At a conservative 5 percent commission rate, $4 million is not bad for picking boogers. But hey, Brett Favre retired, so Bus has to make it up somewhere.
Beyond the ridonculous numbers soon to be earned by "Megatmillions," Calvin is not the only mouth to feed for Tom Lewand.
If Matthew Stafford continues to light up NFL secondaries the way he did in his first full season under center, you better believe his contract will be re-negotiated and plenty of scratch will be going into the Stafford savings account.
Plus, Ndamukong Suh’s contract goes from $11 million in 2013 to $1 million in 2014. Does anybody truly think Suh will be happy with a 90 percent pay cut?
What I’m saying is the Lions have set themselves up for financial disaster. It’s conceivable the Lions will be paying three players nearly half of their allotted salary cap.
Beyond the on-field performance of Stafford and Johnson, the financial albatross is becoming eerily similar to the Indianapolis Colts' distribution of wealth when Peyton Manning and Marvin Harrison were dominating both the scoreboard and Jim Irsay’s checkbook.
That’s the problem with continually picking at the top of the draft and having three top-two picks pan out; Tom Lewand is forced to “make it rain” in order to keep all three players happy.
Unless, of course, Calvin does the unthinkable and forgoes his family's financial windfall and signs a long-term contract to free the Lions from the shackles of previous miserable seasons and accompanying top-end deals.
Call me callous, but it would be hard to fault Calvin if he simply played out his contract.
Isn’t that what all professional athletes want? To be able to pick where they live and who they play for? Why should anybody fault Calvin if he decides to not forgo the luxury he has earned with his five years of service to Mr. Ford and his franchise?
So why would Calvin give up his freedom and monetary security that is right around the corner?
In my opinion there are only three possible scenarios in which Calvin selflessly offers a contract extension that will allow the Lions to spread the money over several years while continuing to build a Super Bowl roster.
Know where your bread is buttered
This may sound like an over-simplified theory, but can you name me another quarterback in the NFL Calvin would rather have throwing him the ball for the next five or six years?
There is no better JUGS machine going forward than Matthew Stafford.

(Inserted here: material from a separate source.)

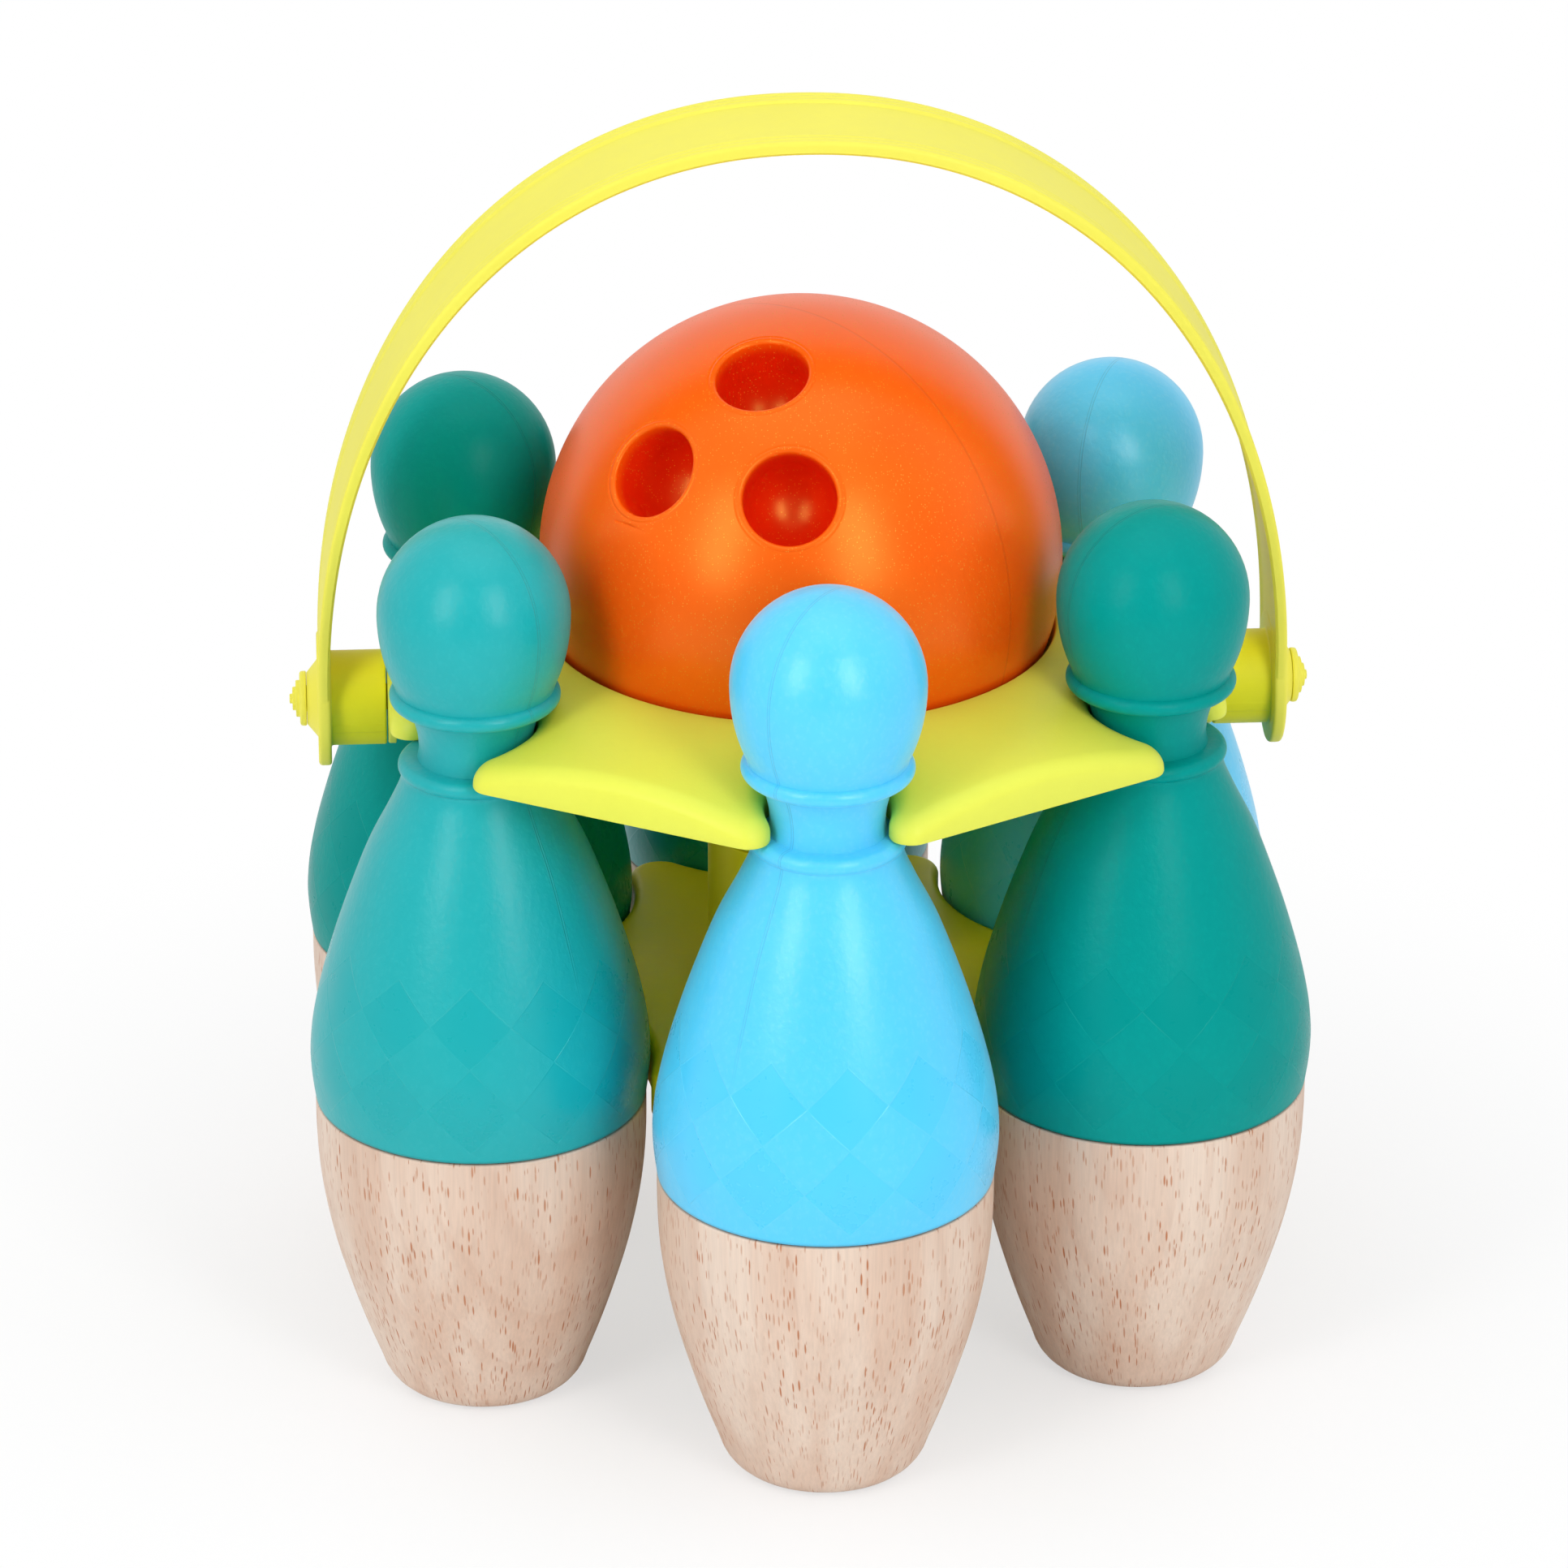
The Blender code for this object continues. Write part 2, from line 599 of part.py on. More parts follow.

Calvin is an elite talent, but he can’t throw himself the ball and his career year did not come from the arm of Jon Kitna or Shaun Hill.
Nobody in the league can spin it like Stafford and at 23, he can make throws others can only dream of; his prime years are still on the horizon.
It’s like having a Ferrari in the garage and wanting to go test drive a Corvette. It may be fun to go beat on the car for an hour, but ultimately you know there’s nothing better than what you have parked back at the crib.
Having Stafford dial up Calvin for the next several years is the best on-field combination for Calvin, period.
He cares about his teammates
Football is the ultimate team game. In no other sport are you more dependent upon the man who lockers next to you.
There are countless teams who had talented rosters but lacked the chemistry for a winning football team. To win in the NFL, the team must have talent, but to get to the Super Bowl in the salary cap era, the cohesiveness of the locker room is critical.
The Lions have shown that they play for each other and for Calvin in particular. The jawing in the end zone in Week 17 where Calvin defended Kevin Smith gave us insight into how Calvin’s feelings about the organization have reversed.
Remember, it was only last year when Calvin decreed that he could not get used to losing and something had to change.
After those comments on December 9, 2010, the Lions have a regular season record of 14-6 including a four-game winning streak that ended the 2010 campaign.
Maybe too much was made of Jim Schwartz’s playoff simulation and more credit needs to go to the camaraderie in the locker room.
Signing a deal that pushes some money out will not put Calvin on skid row, but would keep a cohesive working environment from splintering.
Calvin could head for greener, warmer pastures but there are no guarantees he will enjoy going to work anymore than he does with his current commute to Allen Park. The chemistry in the next locker room would be little more than a crapshoot.
There's one thing that separates the great players from the legends and that’s legacy.
Randy Moss was great, but what’s his legacy? A freakish talent with childlike tendencies who bounced around the league is what the NFL leader in touchdown receptions for one season will be remembered as.
Jerry Rice, on the other hand, has records and rings plus a career that spans 15 years with the same team. Yeah he held on too long, but Jerry will always be remembered as a 49er.
How does Calvin want to be remembered?
As a player who took advantage of the franchise tag to fleece his team and leave them with only ad hoc pieces to complete the roster, or a leader who recognizes the disparity of his contract and forsakes immediate gratification for the promise of Super Bowl immortality?
This is a question I am not envious of Calvin having to decide, since both options appear destined for scrutiny. We will soon discover where his loyalty lies—with himself or his teammates.
If it is the latter, the Joe Schmidt Award for leadership in 2012 should already go into production with the name Calvin Johnson displayed prominently.